I reused exactly the code above with the following changes:

from data.alphabets import alphabetEnglish

...

char_to_int = {
    char:i 
    for i, char in enumerate(alphabetEnglish)
}

...

def generate_image(word):

    ...

    z = torch.from_numpy(np.zeros((128, 80))).float()

    ...

However, running it leads to a matrix shape inconsistency:

Traceback (most recent call last):
  File "./generate.py", line 100, in <module>
    img = generate_image('testing')
  File "./generate.py", line 95, in generate_image
    res = model.forward(z=z, y=words)
  File "/Users/A894EM/Documents/Computer-Vision/GANs/Handwriting_Generation/convolutional-handwriting-gan/models/BigGAN_networks.py", line 385, in forward
    h = block(h, ys[index])
  File "/Users/A894EM/Documents/Computer-Vision/GANs/Handwriting_Generation/convolutional-handwriting-gan/pytorch1.2/lib/python3.7/site-packages/torch/nn/modules/module.py", line 727, in _call_impl
    result = self.forward(*input, **kwargs)
  File "/Users/A894EM/Documents/Computer-Vision/GANs/Handwriting_Generation/convolutional-handwriting-gan/models/BigGAN_layers.py", line 405, in forward
    h = self.activation(self.bn1(x, y))
  File "/Users/A894EM/Documents/Computer-Vision/GANs/Handwriting_Generation/convolutional-handwriting-gan/pytorch1.2/lib/python3.7/site-packages/torch/nn/modules/module.py", line 727, in _call_impl
    result = self.forward(*input, **kwargs)
  File "/Users/A894EM/Documents/Computer-Vision/GANs/Handwriting_Generation/convolutional-handwriting-gan/models/BigGAN_layers.py", line 313, in forward
    gain = (1 + self.gain(y)).view(y.size(0), -1, 1, 1)
  File "/Users/A894EM/Documents/Computer-Vision/GANs/Handwriting_Generation/convolutional-handwriting-gan/pytorch1.2/lib/python3.7/site-packages/torch/nn/modules/module.py", line 727, in _call_impl
    result = self.forward(*input, **kwargs)
  File "/Users/A894EM/Documents/Computer-Vision/GANs/Handwriting_Generation/convolutional-handwriting-gan/models/BigGAN_layers.py", line 123, in forward
    return F.linear(x, self.W_(), self.bias)
  File "/Users/A894EM/Documents/Computer-Vision/GANs/Handwriting_Generation/convolutional-handwriting-gan/pytorch1.2/lib/python3.7/site-packages/torch/nn/functional.py", line 1692, in linear
    output = input.matmul(weight.t())
RuntimeError: mat1 and mat2 shapes cannot be multiplied (128x16 and 32x256)

It seems to happen at the second generator block, first batch norm layer.

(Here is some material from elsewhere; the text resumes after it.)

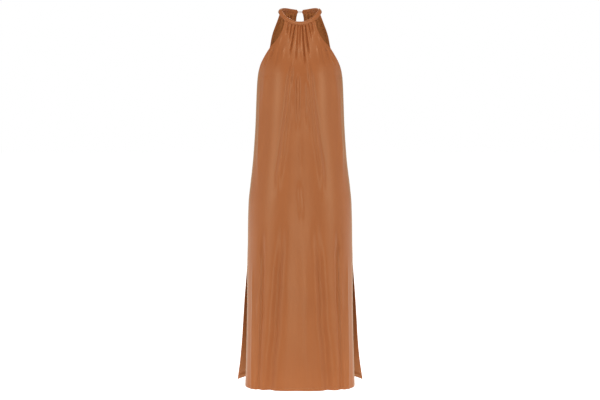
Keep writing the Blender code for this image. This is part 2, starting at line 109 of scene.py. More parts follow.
class Fold(NamedTuple):
    """A soft ridge, or a trough where its height is below 0, down the front view of a panel."""

    x_top: float
    z_top: float
    x_bottom: float
    z_bottom: float
    width_top: float
    width_bottom: float
    height: float
    fade_top: float
    fade_bottom: float
    bow: float = 0.0


def fold_table(*rows: tuple[float, ...]) -> tuple[Fold, ...]:
    """Folds from rows in millimetres, whose columns are a Fold's fields in their order."""
    return tuple(Fold(*(value * MM for value in row)) for row in rows)


# The hem's height, in the tables' millimetres and in metres
HEM = -1272.0
HEM_Z = HEM * MM
NECK_SEAM_DROP = 0.7 * MM
SEAM_BLEND_LENGTH = 16 * MM
GATHER_SEAM_SHARE = 0.60
GATHER_OPEN_LENGTH = 5 * MM

FRONT_ARMHOLE = (
    Section(-0.0765, -0.0780, 0.0566, -0.0580, -0.0604, 44, 2.0),
    Section(-0.0895, -0.1010, 0.0671, -0.0660, -0.0841, 45, 2.0),
    Section(-0.1010, -0.1215, 0.0815, -0.0700, -0.1046, 48, 2.0),
    Section(-0.1090, -0.1365, 0.0955, -0.0705, -0.1194, 52, 2.0),
    Section(-0.1190, -0.1630, 0.1182, -0.0630, -0.1532, 60, 2.1),
    Section(-0.1245, -0.1840, 0.1312, -0.0520, -0.1779, 67, 2.2),
    Section(-0.1282, -0.2020, 0.1385, -0.0370, -0.1990, 75, 2.2),
    Section(-0.1300, -0.2135, 0.1422, -0.0175, -0.2140, 83, 2.2),
)
BACK_ARMHOLE = (
    Section(0.0700, -0.0300, 0.0770, 0.0460, -0.0280, 61, 2.0),
    Section(0.0770, -0.0465, 0.0838, 0.0580, -0.0446, 55, 2.0),
    Section(0.0835, -0.0630, 0.0906, 0.0670, -0.0610, 51, 2.0),
    Section(0.0900, -0.0840, 0.0974, 0.0735, -0.0825, 49, 2.0),
    Section(0.0985, -0.1240, 0.1058, 0.0760, -0.1237, 50, 2.0),
    Section(0.1030, -0.1580, 0.1182, 0.0680, -0.1560, 58, 2.1),
    Section(0.1050, -0.1840, 0.1312, 0.0560, -0.1800, 66, 2.2),
    Section(0.1056, -0.2010, 0.1385, 0.0390, -0.2000, 75, 2.2),
    Section(0.1058, -0.2130, 0.1422, 0.0180, -0.2143, 83, 2.2),
)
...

I did not modify the test options, apart from setting the --gpu_ids to -1 in the base options. I am using the pretrained model that you released. I feel that the issue should be in the configuration of the architecture input/output channels but I'm not too certain...

Anything I am missing here?

Thanks!

doulouUS commented 3 years ago

I actually missed the implementation of prepare_z_y in util/util.py, it works well. Thanks for the great work!

dagongji10 commented 3 years ago

@fabioperez I have modified your demo code like this:

from PIL import Image
import torch
import numpy as np
from options.test_options import TestOptions
from models.BigGAN_networks import Generator
from util.util import *

def load_model():
    opt = TestOptions().parse()  # get test options
    opt.n_classes = 80
    gen = Generator(**vars(opt))

    state_dict = torch.load('./pre-trained/latest_net_G.pth')
    if hasattr(state_dict, '_metadata'):
        del state_dict._metadata
    gen.load_state_dict(state_dict)
    gen.cuda()
    gen.eval()
    return gen

model = load_model()

alphabets_english = 'Only thewigsofrcvdampbkuq.A-210xT5\'MDL,RYHJ"ISPWENj&BC93VGFKz();#:!7U64Q8?+*ZX/%'
char_to_int = dict()
for ind, c in enumerate(alphabets_english):
    char_to_int[c] = ind

def get_word(word):
    encoded = [char_to_int[char] for char in word]
    words = torch.zeros((1, len(encoded), 80), dtype=torch.int32)
    for i, code in enumerate(encoded):
        words[0, i, code] = 1
    return words

def generate_image(word):
    seed = np.random.randint(0, 10e4)
    words = get_word(word)
    z, _ = prepare_z_y(1, 128, 80, device=torch.device('cuda'), seed=seed)
    res = model.forward(z=z, y=words.to(torch.device('cuda'))).cpu()
    res = res.detach().numpy()[0, 0] * 255
    im = Image.fromarray(res).convert('RGB')
    return im

import time
for i in range(10):
    t0 = time.time()
    img = generate_image('abcdefg12345')
    img.save('/data/{}.png'.format(i))
    t1 = time.time()
    print(t1-t0)

But my result got some problems:

  1. The input words contain number 0-9, but synthesis image show wrong char. And some char even can not show in the image, such as "," "." ;
  2. Synthesis image is not clean, there are shadows near some letters;

image

Do you meet these problems? How can I solve these?

sharonFogel commented 3 years ago

Our method indeed has a problem generating characters which appear only a few times in the dataset (e.g numbers in the IAM dataset), therefore the results are not surprising, maybe if you use a dataset with more numbers at least for the recognizer training the results would improve. The shadow is actually an artifact that can also be found in the original IAM dataset, so the network learns to mimic the appearance of the data and also contains this character background.